Both the New York Times and Washington Post published glowing obituaries, praising his modesty and commitment to helping veterans in addition to his military prowess. The Washington Post fawned over “Mr. Kyle’s steady nerve, his patience for stalking and his pinpoint marksmanship through his rifle scope [that] earned him two awards of the Silver Star and five awards of the Bronze Star” (Feb. 3). The New York Times quoted Kyle’s friend and fellow sniper Travis Cox approvingly when he gushed, “He [Chris Kyle] served this country with extreme honor, but came home and was a servant leader in helping his brothers and sisters dealing with post-traumatic stress disorder” (Feb. 3).
This contrasts sharply with the two papers’ editorial stance in the wake of Sandy Hook and the ensuing debate on gun control. In a Dec. 14, 2012 editorial, the Washington Post asserted “the country would be safer with fewer guns, that mass killings are more difficult with knives, that it is not the Second Amendment but political cowardice that precludes sensible regulation”. On Feb. 2, the New York Times added: “in states that required a background check for every handgun sale, women were killed by intimate partners at a much lower rate … The idea that guns are essential to home defense and women’s safety is a myth. It should not be allowed to block the new gun controls that the country so obviously needs”. In the wake of the tragic elementary school massacre in Newtown, these world-renowned publications postured as voices of reason above the fray of partisan hyperbole.
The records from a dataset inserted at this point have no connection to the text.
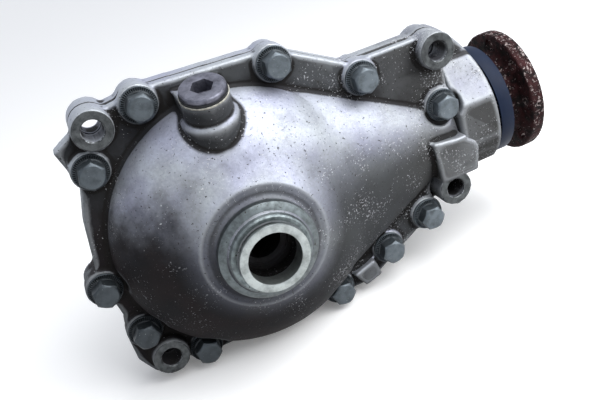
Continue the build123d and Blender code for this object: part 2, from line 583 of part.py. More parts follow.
def taper_bearing(frame, bore_r, outer_r, width, cup_width, name, rollers=16):
    """Cup, cone and rollers. The frame's origin is on the cone's back face, its Z towards the cup's back."""
    section = outer_r - bore_r
    cup_angle = 13.0
    cup_middle = width - cup_width / 2
    reach = (outer_r - 0.3 * section) / tan(radians(cup_angle))
    apex = cup_middle + reach
    cone_angle = degrees(atan((bore_r + 0.2 * section) / reach))
    rib, small_rib = 0.13 * width, 0.08 * width

    def cup_race(z):
        return (apex - z) * tan(radians(cup_angle))

    def cone_race(z):
        return (apex - z) * tan(radians(cone_angle))

    cup_profile = [(outer_r, width), (outer_r, width - cup_width),
                   (cup_race(width - cup_width), width - cup_width), (cup_race(width), width)]
    cone_profile = [
        (bore_r, 0), (cone_race(0) + 0.2 * section, 0), (cone_race(rib) + 0.2 * section, rib),
        (cone_race(rib), rib), (cone_race(width - small_rib), width - small_rib),
        (cone_race(width - small_rib) + 0.1 * section, width - small_rib),
        (cone_race(width) + 0.1 * section, width), (bore_r, width)]
    for ring_name, profile in (("cup", cup_profile), ("cone", cone_profile)):
        with BuildPart() as ring:
            with BuildSketch(Plane(origin=frame.origin, x_dir=frame.x_dir, z_dir=-frame.y_dir)):
                with BuildLine():
                    Polyline(*profile, close=True)
                make_face()
            revolve(axis=Axis(frame.origin, frame.z_dir))
        finish(ring, f"{name}_{ring_name}")

    # Rollers: frustums of cones that share the races' apex
    lean = (cup_angle + cone_angle) / 2
    flare = tan(radians((cup_angle - cone_angle) / 2))
    near = (apex - rib) / cos(radians(lean)) - 0.9
    far = (apex - width + small_rib) / cos(radians(lean)) + 0.9
    with BuildPart() as roller:
        with BuildSketch(Plane.XZ):
            with BuildLine():
                Polyline((0, -near), (near * flare - RUNNING_CLEARANCE, -near),
                         (far * flare - RUNNING_CLEARANCE, -far), (0, -far), close=True)
            make_face()
        revolve(axis=Axis.Z)
    tilted = Location((0, 0, apex)) * Location((0, 0, 0), (0, -lean, 0))
    with BuildPart() as roller_set:
        with Locations(frame.location):
            with PolarLocations(0, rollers):
                add(roller.part.moved(tilted))
    finish(roller_set, f"{name}_rollers")


LEFT_BEARING = Plane(origin=(0, LEFT_SHOULDER, 0), x_dir=(1, 0, 0), z_dir=(0, -1, 0))
RIGHT_BEARING = Plane(origin=(0, RIGHT_SHOULDER, 0), x_dir=(1, 0, 0), z_dir=(0, 1, 0))
INNER_FRAME = Plane(origin=(INNER_BEARING_X, PINION_Y, 0), x_dir=(0, 0, 1), z_dir=(1, 0, 0))
OUTER_FRAME = Plane(origin=(OUTER_STOP, PINION_Y, 0), x_dir=(0, 0, 1), z_dir=(-1, 0, 0))
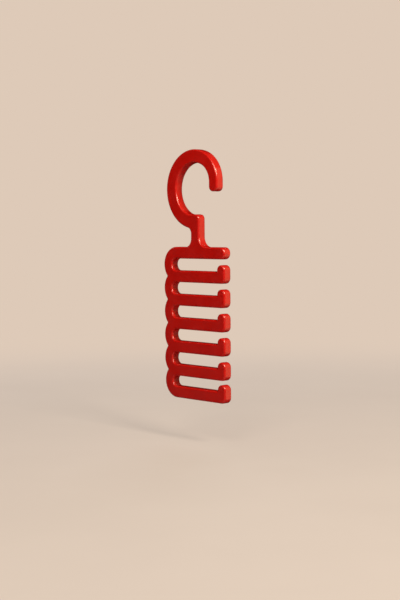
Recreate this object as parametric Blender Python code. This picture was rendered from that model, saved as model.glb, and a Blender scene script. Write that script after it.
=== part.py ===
"""Belt hanger: one flat plastic moulding with a rail hook, a neck and a ladder of belt arms.

Run it with blender --background --python part.py, or from Blender's text editor.
Metres, +Z up. The hanger stands in the XZ plane and its arms open towards +X.
The origin is the middle of the plate at the top of the hook's inside, where the rail bears.

The real hanger is a single moulding. It is modelled in named sections, each a closed solid
that ends in plain flat cuts, with one narrow gap between each section and the next.
"""

import math

import bmesh
import bpy
from mathutils import Vector

# Plate
PLATE_THICKNESS = 0.0100
EDGE_RADIUS = 0.0018
SECTION_GAP = 0.0003

# Hook: round at the back and tighter at the nose, with a band that narrows towards the tip
HOOK_INNER_RADIUS = 0.0273
HOOK_BAND_WIDTH = 0.0139
HOOK_BACK_OFFSET = 0.0010
HOOK_ROOT_ANGLE = math.radians(240.0)
NOSE_ANGLE = math.radians(66.0)
NOSE_RADIUS_SHARE = 0.736
TIP_WIDTH = 0.0123
TIP_LENGTH = 0.0098
TIP_ROUND_SHARE = 0.42

# Neck, whose right side ends in a square shoulder just above the bottom of the hook's inside
NECK_WIDTH = 0.0124
NECK_LENGTH = 0.0341
NECK_OFFSET = 0.0014
HOOK_FILLET_SHARE = 0.34
FOOT_LEFT_SHARE = 0.46
FOOT_RIGHT_SHARE = 0.56
SHOULDER_RISE = 0.0009
SHOULDER_CORNER_RADIUS = 0.0050
SHOULDER_BLEND_SHARE = 0.5

# Ladder of the top bar, the arms and the loops that join their left ends. The lowest slot is
# a little narrower than the others.
ARM_COUNT = 6
BAR_PITCH = 0.0250
LAST_BAR_PITCH = 0.0235
BAR_HEIGHT = 0.0124
LADDER_WIDTH = 0.0930
LADDER_OFFSET = 0.0009
END_ROUND_SHARE = 0.48

# Upturned lip at the free end of each arm, which closes part of the slot above the arm
LIP_WIDTH = 0.0113
LIP_RISE_SHARE = 0.54
LIP_ROUND_SHARE = 0.80
LIP_INNER_RADIUS = 0.0006

# Fineness: the furthest that a chord may stray from its arc, and the steps across a rounded rim
CURVE_TOLERANCE = 0.00005
EDGE_SEGMENTS = 2
SMOOTH_ANGLE = math.radians(40.0)

# Plastic
PLASTIC_COLOUR = (0.56, 0.010, 0.007, 1.0)
PLASTIC_ROUGHNESS = 0.38

# Angles of the outlines, counted from +X towards +Z
UP = math.pi / 2
LEFT = math.pi
DOWN = 3 * math.pi / 2
FULL_TURN = 2 * math.pi

# Hook, worked out
HOOK_INNER_CENTRE = Vector((0.0, -HOOK_INNER_RADIUS))
HOOK_OUTER_CENTRE = Vector((-HOOK_BACK_OFFSET, -HOOK_INNER_RADIUS))
HOOK_OUTER_RADIUS = HOOK_INNER_RADIUS + HOOK_BAND_WIDTH
NOSE_INNER_RADIUS = HOOK_INNER_RADIUS * NOSE_RADIUS_SHARE
TIP_INNER_X = HOOK_INNER_RADIUS * math.cos(NOSE_ANGLE) + NOSE_INNER_RADIUS * (1 - math.cos(NOSE_ANGLE))
TIP_OUTER_X = TIP_INNER_X + TIP_WIDTH
NOSE_OUTER_RADIUS = ((TIP_OUTER_X + HOOK_BACK_OFFSET - HOOK_OUTER_RADIUS * math.cos(NOSE_ANGLE))
                     / (1 - math.cos(NOSE_ANGLE)))

# Neck, worked out
SHOULDER_Z = SHOULDER_RISE - 2 * HOOK_INNER_RADIUS
SHOULDER_BLEND_RADIUS = HOOK_INNER_RADIUS * SHOULDER_BLEND_SHARE
NECK_LEFT_X = NECK_OFFSET - NECK_WIDTH / 2
NECK_RIGHT_X = NECK_OFFSET + NECK_WIDTH / 2
LADDER_TOP_Z = SHOULDER_Z - NECK_LENGTH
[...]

But the carnage inflicted by Sandy Hook gunman Adam Lanza pales in comparison with Chris Kyle’s gruesome record. As a sniper, Kyle served as judge, jury and executioner with free range to kill with impunity. His first victim was an Iraqi woman walking with her child. According to Kyle, the woman pulled out a hand grenade and was about to attack a group of Marines. Of course the accuracy of this account relies solely on the honesty of this zealous patriot—who was participating in an occupation where the massacre of civilians was a common practice.
And the rest is history. “After the first kill, the others come easy,” Kyle wrote in his autobiography. Perhaps Adam Lanza or Eric Harris and Dylan Klebold of Columbine infamy shared the same initial hesitation. But because Kyle killed in the service of imperialism, this parallel is lost on the New York Times and Washington Post—that his victims were not white also likely helped the editors of these papers of record reconcile this contradiction.
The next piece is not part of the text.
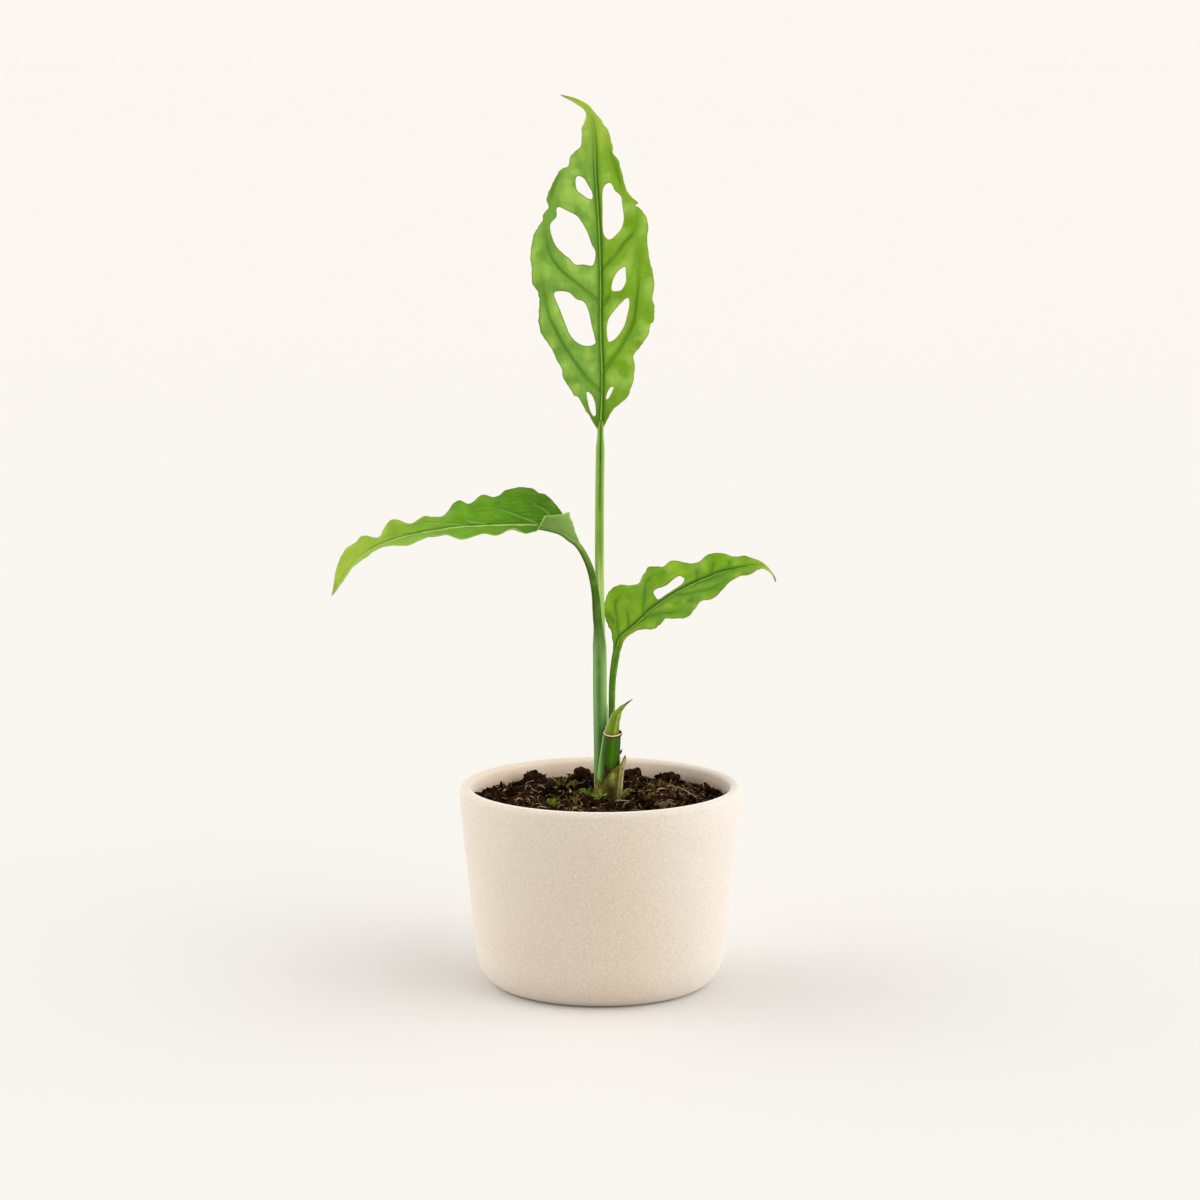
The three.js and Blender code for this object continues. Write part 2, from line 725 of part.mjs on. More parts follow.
function sheathGeometry(extra = 0) {
  const { steps, rows, fromAngle, toAngle, bottom, thickness } = DRY_SHEATH;
  const points = [];
  const triangles = [];
  const spot = (i, k, outside) => {
    const degrees = fromAngle + ((toAngle - fromAngle) * i) / steps;
    const angle = THREE.MathUtils.degToRad(degrees);
    const z = THREE.MathUtils.lerp(bottom, between(DRY_SHEATH.top, degrees) + extra, k / rows);
    const side = outside ? thickness / 2 + extra : -thickness / 2 - extra;
    const radius = between(DRY_SHEATH.radius, z) + side;
    const x = between(DRY_SHEATH.middle, z) + radius * Math.cos(angle);
    return new THREE.Vector3(x, DRY_SHEATH.y + radius * Math.sin(angle), z);
  };
  for (const outside of [true, false]) {
    for (let i = 0; i <= steps; i++) {
      for (let k = 0; k <= rows; k++) points.push(spot(i, k, outside));
    }
  }
  const at = (i, k, outside) => (outside ? 0 : (steps + 1) * (rows + 1)) + i * (rows + 1) + k;
  const quad = (a, b, c, d) => triangles.push([a, b, c], [a, c, d]);
  for (let i = 0; i < steps; i++) {
    for (let k = 0; k < rows; k++) {
      quad(at(i, k, true), at(i + 1, k, true), at(i + 1, k + 1, true), at(i, k + 1, true));
      quad(at(i, k, false), at(i, k + 1, false), at(i + 1, k + 1, false), at(i + 1, k, false));
    }
    quad(at(i, 0, false), at(i + 1, 0, false), at(i + 1, 0, true), at(i, 0, true));
    quad(at(i, rows, true), at(i + 1, rows, true), at(i + 1, rows, false), at(i, rows, false));
  }
  for (let k = 0; k < rows; k++) {
    quad(at(0, k, true), at(0, k + 1, true), at(0, k + 1, false), at(0, k, false));
    quad(at(steps, k, false), at(steps, k + 1, false), at(steps, k + 1, true), at(steps, k, true));
  }
  return closedGeometry(points, triangles);
}

// The cut stem, with its slanted top, the pocket that holds the bud, and the spur on its right

function stubSolid(clearOf) {
  const { cutter, cutTilt, cutHeight, path } = STUB;
  const [x, y] = path[path.length - 1];
  const slab = new THREE.BoxGeometry(cutter.side, cutter.side, cutter.depth);
  slab.translate(0, 0, cutter.depth / 2).rotateX(cutTilt).translate(x, y, cutHeight);
  const body = solidFrom(stalk(STUB)).subtract(solidFrom(slab)).add(solidFrom(stalk(SPUR)));
  return largestBody(clearOf.reduce((rest, other) => rest.subtract(other), body));
}

// The object

const grown = (shape) => solidFrom(stalk(shape, GAP));

const leftStalk = solidFrom(stalk(LEFT_STALK)).subtract(grown(UPPER_STALK));
const stub = stubSolid([grown(LEFT_STALK), grown(UPPER_STALK), grown(RIGHT_STALK), grown(BUD)]);
const stems = [UPPER_STALK, LEFT_STALK, RIGHT_STALK, STUB].map(grown);
const soil = [...stems, solidFrom(sheathGeometry(GAP))].reduce(
  (rest, stem) => rest.subtract(stem),
  solidFrom(soilGeometry()),
);

const plant = new THREE.Group();
plant.add(
  named("pot", potGeometry(), 0xdccfbf, 0.75),
  named("soil", geometryFrom(largestBody(soil)), 0x2e1f16, 0.95),
  named("blade_upper", bladeGeometry(UPPER_LEAF), 0x6aa521, 0.4),
  named("petiole_upper", stalk(UPPER_STALK), 0x7aa83a, 0.45),
  named("blade_left", bladeGeometry(LEFT_LEAF), 0x5c9a1e, 0.4),
  named("petiole_left", geometryFrom(largestBody(leftStalk)), 0x5f8f45, 0.45),
  named("blade_right", bladeGeometry(RIGHT_LEAF), 0x63a31f, 0.4),
  named("petiole_right", stalk(RIGHT_STALK), 0x4d8a1c, 0.45),
  named("stem_stub", geometryFrom(stub), 0x3f7a1a, 0.35),
  named("bud_sheath", stalk(BUD), 0x86a52c, 0.4),
  named("dry_sheath", sheathGeometry(), 0x8c8a52, 0.8),
);

export default plant;
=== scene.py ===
"""Looks of a young potted monstera obliqua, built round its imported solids.

The scene is in metres, and the sizes in this file are in millimetres. Node trees read places and
depths in metres, apart from the distances and flat places that a leaf's mesh holds, which stay in
millimetres. The origin is the middle of the pot's flat base, +Z is up, and the front of the plant
faces -Y.
"""

import logging
import math
from dataclasses import dataclass, field, replace
from enum import Enum
from typing import Any, Callable, Sequence

import bmesh
import bpy
import numpy as np
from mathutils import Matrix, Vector, noise
from mathutils.geometry import delaunay_2d_cdt
from mathutils.kdtree import KDTree


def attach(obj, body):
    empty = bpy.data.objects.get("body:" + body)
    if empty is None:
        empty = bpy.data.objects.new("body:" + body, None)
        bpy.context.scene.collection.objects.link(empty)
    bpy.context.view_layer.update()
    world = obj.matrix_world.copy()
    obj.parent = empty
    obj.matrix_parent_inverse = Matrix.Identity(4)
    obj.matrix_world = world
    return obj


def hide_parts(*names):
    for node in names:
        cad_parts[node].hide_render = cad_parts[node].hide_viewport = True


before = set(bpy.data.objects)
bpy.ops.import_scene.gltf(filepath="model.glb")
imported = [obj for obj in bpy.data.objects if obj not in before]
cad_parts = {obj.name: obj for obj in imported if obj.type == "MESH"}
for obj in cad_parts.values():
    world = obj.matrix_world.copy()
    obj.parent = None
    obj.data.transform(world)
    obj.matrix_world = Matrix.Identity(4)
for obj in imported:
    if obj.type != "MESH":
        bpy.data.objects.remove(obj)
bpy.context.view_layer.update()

log = logging.getLogger("potted_monstera")

MILLIMETRE = 0.001
ATTRIBUTE_KINDS = {
    1: ("FLOAT", "value"),
    3: ("FLOAT_VECTOR", "vector"),
    4: ("FLOAT_COLOR", "color"),
}

Table = Sequence[tuple[float, float]]
Points = Sequence[tuple[float, ...]]
Colour = tuple[float, float, float, float]
Socket = bpy.types.NodeSocket


def srgb(red: float, green: float, blue: float) -> Colour:
    """Turns a colour as the eye sees it into a linear one.

    Args:
        red: its red from 0 to 255.
        green: its green.
        blue: its blue.

    Returns:
        The linear colour that a socket takes.
    """
    parts = [value / 255 for value in (red, green, blue)]
    linear = [v / 12.92 if v <= 0.04045 else ((v + 0.055) / 1.055) ** 2.4 for v in parts]
    return (linear[0], linear[1], linear[2], 1.0)


# Shapes from tables


def between(table: Table, x: np.ndarray | float) -> np.ndarray:
    """The value at x between the knots of a table, joined by straight lines."""
    knots = np.asarray(table, float)
    return np.interp(x, knots[:, 0], knots[:, 1])


def eased(table: Table, x: np.ndarray | float) -> np.ndarray:
    """The value at x between the knots of a table, rounded off at the knots.

    Args:
        table: pairs of place and value, in order of place.
        x: the places to read.

    Returns:
        One value for each place.
    """
    knots = np.asarray(table, float)
    places, values = knots[:, 0], knots[:, 1]
    i = np.clip(np.searchsorted(places, x, side="right") - 1, 0, len(places) - 2)
    t = np.clip((x - places[i]) / (places[i + 1] - places[i]), 0, 1)
    return values[i] + (values[i + 1] - values[i]) * t * t * (3 - 2 * t)


def ramp(x: np.ndarray | float, low: float, high: float) -> np.ndarray:
    """0 below low, 1 above high, and a smooth rise between them."""
    t = np.clip((np.asarray(x, float) - low) / (high - low), 0, 1)
    return t * t * (3 - 2 * t)


def bell(x: np.ndarray | float, width: float) -> np.ndarray:
    """1 at x = 0, and down to 0 over about two widths on either side."""
    return np.exp(-((np.asarray(x, float) / width) ** 2))


def rough(points: np.ndarray, size: float, seed: float = 0.0, octaves: int = 3) -> np.ndarray:
    """Uneven values from about -1 to 1 that change over a distance of size.

    Args:
        points: the places, one row of three numbers each.
        size: how far apart the bumps lie.
        seed: a different number gives a different pattern.
        octaves: how many finer layers are added.

    Returns:
        One value for each place.
    """
    scaled = np.asarray(points, float) / size + seed * 17.31
    return np.array([noise.fractal(Vector(p), 1.0, 2.0, octaves) for p in scaled])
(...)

The Times and The Post are firm advocates of mandatory background checks on people attempting purchase firearms, a precaution they hope will keep guns out of the hands of “dangerous” people. Shouldn’t such a measure be used to bar delusional racists from acquiring weapons?
Kyle was explicit about his belief in the inferiority of his victims, who he referred to as “savages.” He reflected on his first kill years later when he wrote that “My shots saved several Americans, whose lives were clearly worth more than that woman’s twisted soul.”
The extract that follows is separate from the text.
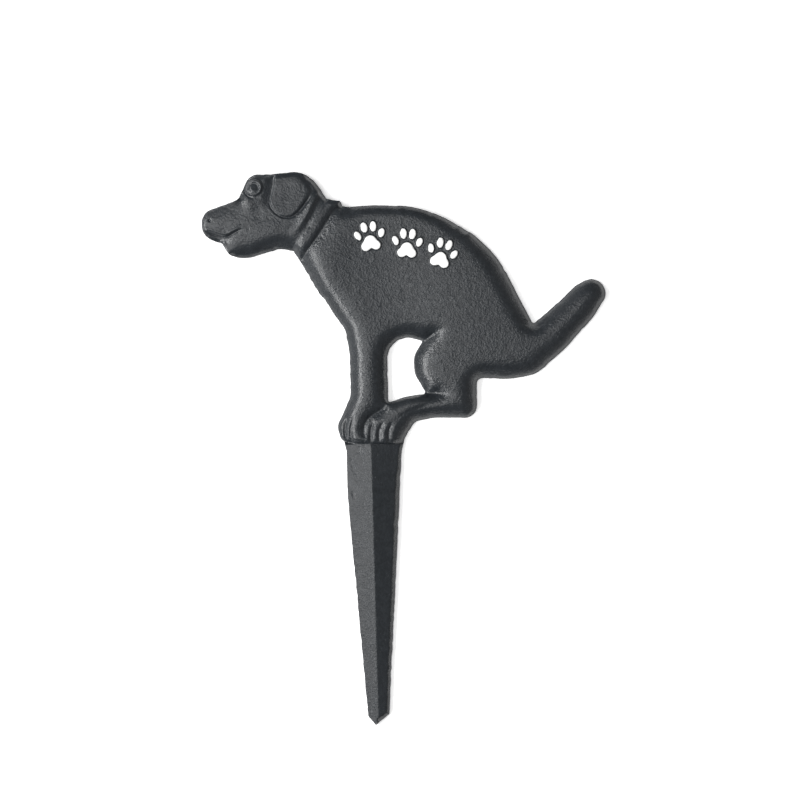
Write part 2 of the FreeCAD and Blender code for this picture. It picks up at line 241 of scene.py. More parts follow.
def near_line(places, line):
    """Distance to a line, share of the way along it, and side: positive to the left of the way."""
    starts, runs = line[:-1], np.diff(line, axis=0)
    lengths = np.hypot(*runs.T)
    travelled = np.concatenate([[0], np.cumsum(lengths)])

    def work(some):
        offset = some[:, None, :] - starts
        share = np.clip((offset * runs).sum(axis=2) / lengths ** 2, 0, 1)
        gap = offset - share[:, :, None] * runs
        distance = np.hypot(gap[:, :, 0], gap[:, :, 1])
        nearest = distance.argmin(axis=1)
        row = np.arange(len(some))
        run, off = runs[nearest], offset[row, nearest]
        side = run[:, 0] * off[:, 1] - run[:, 1] * off[:, 0]
        along = (travelled[nearest] + share[row, nearest] * lengths[nearest]) / travelled[-1]
        return np.column_stack([distance[row, nearest], along, np.sign(side)])
    return in_batches(work, places, size=6000).T


def in_boxes(places, boxes):
    """Which places lie in any of the boxes."""
    found = np.zeros(len(places), bool)
    for low, high in boxes:
        found |= (places > np.array(low)).all(axis=1) & (places < np.array(high)).all(axis=1)
    return found


def ease(values, low, high):
    """Smooth step from 0 at low to 1 at high."""
    share = np.clip((values - low) / (high - low), 0, 1)
    return share * share * (3 - 2 * share)


def bell(values, width):
    """A smooth bump: 1 where the value is 0, and almost gone at twice the width."""
    return np.exp(-(values / width) ** 2)


def groove(places, points, width, depth):
    """A round groove along a line, that runs out at both ends."""
    line = smooth_line(points)
    reach = 3 * width
    near = in_boxes(places, [(line.min(axis=0) - reach, line.max(axis=0) + reach)])
    height = np.zeros(len(places))
    distance, along, side = near_line(places[near], line)
    ends = ease(along, 0, GROOVE_FADE) * ease(1 - along, 0, GROOVE_FADE)
    height[near] = -depth * bell(distance, width) * ends
    return height


def turned(places, centre, degrees):
    """Places as seen from a centre, in axes turned by some degrees."""
    offset = places - np.array(centre)
    angle = math.radians(degrees)
    return np.column_stack([
        offset[:, 0] * math.cos(angle) + offset[:, 1] * math.sin(angle),
        offset[:, 1] * math.cos(angle) - offset[:, 0] * math.sin(angle),
    ])


def boss(places, centre, radii, turn, height):
    """A soft swelling, or a hollow where the height is negative."""
    along, across = turned(places, centre, turn).T
    return height * bell(along, radii[0]) * bell(across, radii[1])


print("a smooth line through 3 points has", len(smooth_line([(0, 0), (5, 2), (9, 0)])), "points")

# %% [markdown]
# ## The cushion of the body
# The flank is nearly flat, about 7 mm above the back, and falls away over the last centimetre
# before the edge, ever steeper. One list of slopes says how steep it is at each distance from the
# edge, and adding them up gives the height. Three creases run on into the body from the corners
# of the gap. They are edges too, but shallower ones, so they join the sources with a setback that
# stays small for most of the crease, then grows fast.

# %% Raise the cushion
RIM_HEIGHT = 1.3
SLOPE_AT = [0.0, 2.2, 3.0, 3.7, 4.4, 5.0, 5.6, 6.2, 7.0, 8.0, 9.0, 10.0, 12.0]
SLOPES = [0.92, 0.9, 0.88, 0.8, 0.66, 0.55, 0.47, 0.39, 0.28, 0.18, 0.1, 0.05, 0.0]
CREASES = {
    "belly": ([(24.4, 48.2), (28.0, 50.8), (31.4, 53.0), (35.5, 56.2)], 0.7, 9.0),
    "foot": ([(26.2, 23.2), (30.0, 23.2), (35.0, 22.7), (40.5, 21.0)], 0.5, 8.5),
    "paw": ([(7.6, 18.4), (4.6, 15.2), (0.1, 12.4), (-3.0, 9.4), (-4.2, 5.4), (-3.9, 1.6)],
            2.0, 3.2),
}


def edge_sources():
    """All that pulls the surface down, rim and creases, with setbacks and outward directions."""
    steps = [np.hypot(*(np.roll(loop, -1, axis=0) - loop).T) for loop in rims]
    sources, lengths, setbacks = [rim], [np.concatenate(steps)], [np.zeros(len(rim))]
    for points, first, last in CREASES.values():
        line = smooth_line(points)
        runs = np.hypot(*np.diff(line, axis=0).T)
        sources.append(line[:-1])
        lengths.append(runs)
        setbacks.append(first + (last - first) * np.linspace(0, 1, len(runs)) ** 3)
    outward = np.zeros((sum(len(part) for part in sources), 2))
    outward[:len(rim)] = -np.vstack([inward_of(loop) for loop in rims])
    return np.vstack(sources), np.concatenate(lengths), np.concatenate(setbacks), outward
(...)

Chris Kyle’s most famous kill was made from an astonishing distance of 2,100 yards. A Christian zealot, he would later tell the New York Post that “God blew that bullet and hit him [the resistance fighter].” Kyle was entitled to his personal spiritual beliefs, but by claiming that God helped him kill people he clearly crossed the threshold into dangerous religious fanaticism.
Kyle was also prone to violent outbreaks against those who he considered to be not sufficiently jingoistic. Even right-wing populist Jesse Ventura did not measure up. Kyle assaulted Ventura in 2006 in a bar because he “was bad-mouthing the war, bad-mouthing Bush, bad-mouthing America”.
The New York Times and Washington Post’s background checks would deprive countless Black and Latino youths caught up in the prison-industrial complex of their right to bear arms, but certainly would not have affected Chris Kyle.
Gun violence is a serious issue that many poor and working people are rightly concerned with, but the big-business media imposes strict limitations on this important discussion. Even the crimes of individual homicidal maniacs like Chris Kyle are eclipsed by the death and suffering caused by institutions like the Pentagon or racist police forces. These are essential elements of the gun control debate that the Washington Post and New York Times are unlikely to ever mention. In the heartland of world imperialism, the question of violence must be viewed in its totality.